The NDA fought as a seamless alliance with minimal loss of votes and seats on account of the rebel factor in Bihar.
 
Its constituents, the Janata Dal (United) and the BJP, achieved a perfect understanding in most seats and where there was danger of rebels spoiling the show, leaders like Arun Jaitely and Pramod Mahajan intervened on the spot and worked out a solution.
 
By contrast, while the UPA started with the same advantage"" that the Congress, the Lalu Prasad-led Rashtriya Janata Dal (RJD), the Lok Janashakti party (LJP) and the Left parties were part of the same vehemently anti-communal front ""their efforts to run a common election campaign premised on the issue of fighting communalism, collapsed even before the campaign gained ground.
 
After 15 years of rule by the RJD, the Congress in the state made a brave bid to distance itself from the whiplash of the anti-incumbency working against the RJD.
 
Instead of making this the issue on which it would fight against the state government, it attempted to run a higgledy-piggledy campaign in which Congress chief Sonia Gandhi mutedly criticised the law and order situation in Bihar, while at the same time, emphasising that secularism must be defended.
 
The Congress and the RJD did not put up candidates against each other in seats where the other had won in the 2000 poll, but under pressure from its local unit the Congress nevertheless put up candidates in 80 constituencies in supposedly "friendly" fights against the RJD.
 
The LJP, which had been fuming against Lalu ever since Ramvilas Paswan was done out of the railway portfolio, set up candidates against its secular allies all over Bihar.
 
The Congress was torn between behaving as the responsible elder statesman of the alliance and using this chance to break free of the shackles of Lalu.
 
Halfway through the election, the party's leadership warned that the balance of advantage of the fractured vote banks could go the BJP and tried frantically to pull out its candidates from seats, where it anticipated they would damage the RJD.
 
The net result was complete confusion in the electorate and a breakdown of the principle of coalition.
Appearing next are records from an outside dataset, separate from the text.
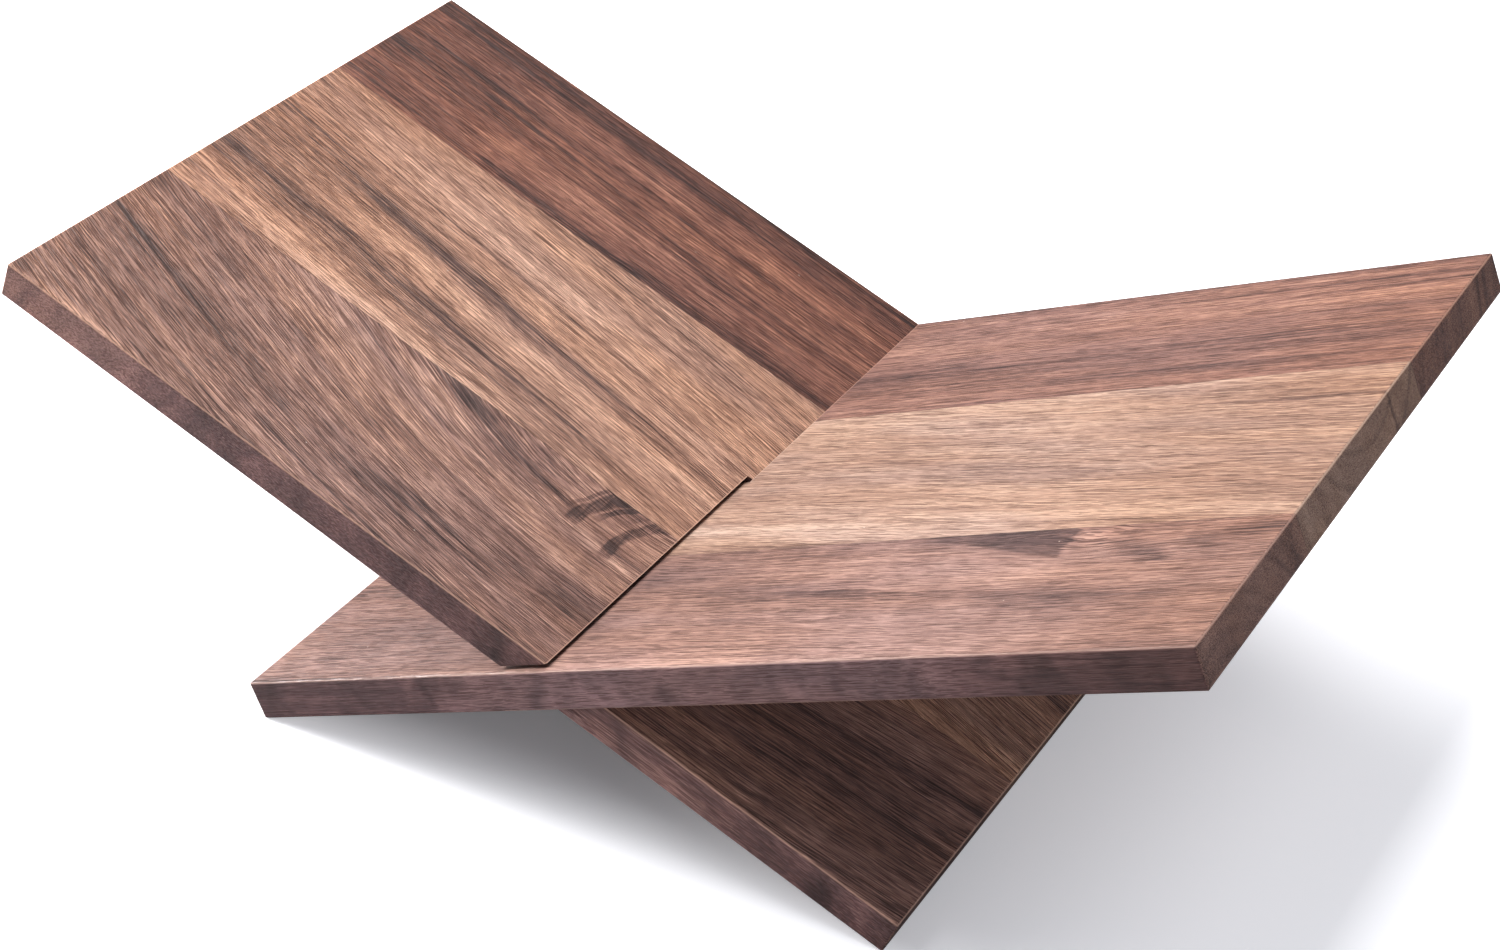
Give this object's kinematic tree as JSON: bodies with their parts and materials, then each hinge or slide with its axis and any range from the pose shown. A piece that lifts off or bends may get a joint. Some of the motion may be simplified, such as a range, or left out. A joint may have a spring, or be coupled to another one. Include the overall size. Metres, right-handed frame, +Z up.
{
  "type": "album stand",
  "caption": "X-shaped table stand of interlocking solid-wood panels that slot together and hold an open album in the V between their wings.",
  "frame": {"origin": "centre of the stand's footprint, at floor level, below the line where the panels cross", "axes": "+X along the stand's length, towards the end that the right-hand panel's wing rises to; +Y along the crossing line, to the back; +Z up"},
  "size_m": [0.5238, 0.31, 0.1843],
  "materials": {
    "walnut_red_brown": "satin oil, dark reddish-brown heartwood",
    "walnut_pale": "satin oil, pale tan heartwood with sapwood streaks",
    "walnut_rose_brown": "satin oil, pinkish-brown heartwood",
    "walnut_grey_brown": "satin oil, mid-brown heartwood with a grey stripe"
  },
  "bodies": {
    "right_panel": {"right_front_stave": "walnut_rose_brown", "right_middle_stave": "walnut_pale", "right_back_upper_stave": "walnut_red_brown", "right_back_lower_stave": "walnut_red_brown"},
    "left_panel": {"left_back_stave": "walnut_red_brown", "left_middle_stave": "walnut_pale", "left_front_upper_stave": "walnut_grey_brown", "left_front_lower_stave": "walnut_grey_brown"}
  },
  "joints": [
    {"name": "take_apart_slide", "type": "slide", "parent": "right_panel", "child": "left_panel", "axis": [0, 1, 0], "range_m": [-0.0024, 0.15]}
  ]
}
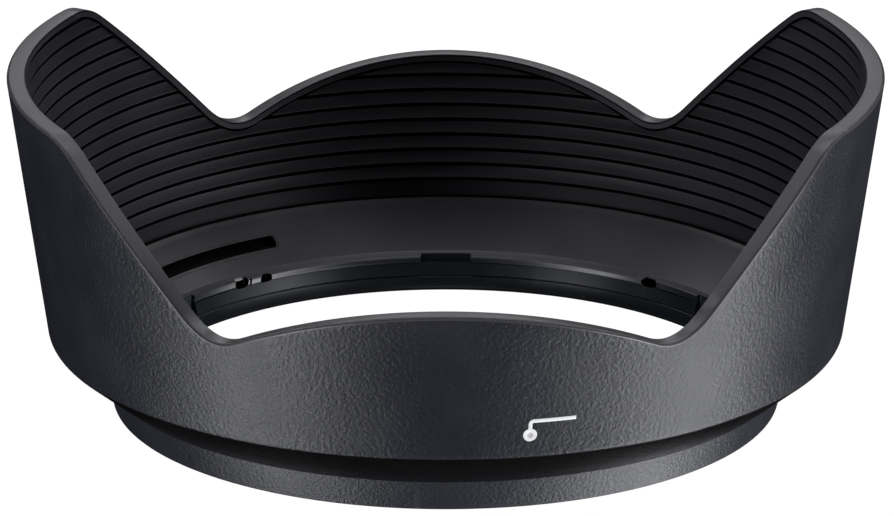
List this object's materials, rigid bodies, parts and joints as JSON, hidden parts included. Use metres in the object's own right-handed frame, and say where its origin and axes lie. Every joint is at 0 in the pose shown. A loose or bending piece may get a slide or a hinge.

The Left also turned its guns against Lalu, criticising his law and order record. In the Congress-led coalition, the fence began eating the grass.
 
This could be a lesson for the UPA in the 2006 West Bengal and Kerala Assembly elections. Here the stakes for the Congress are not high. It is running a government in Kerala that it is tipped to lose and in West Bengal, it has minimal stakes.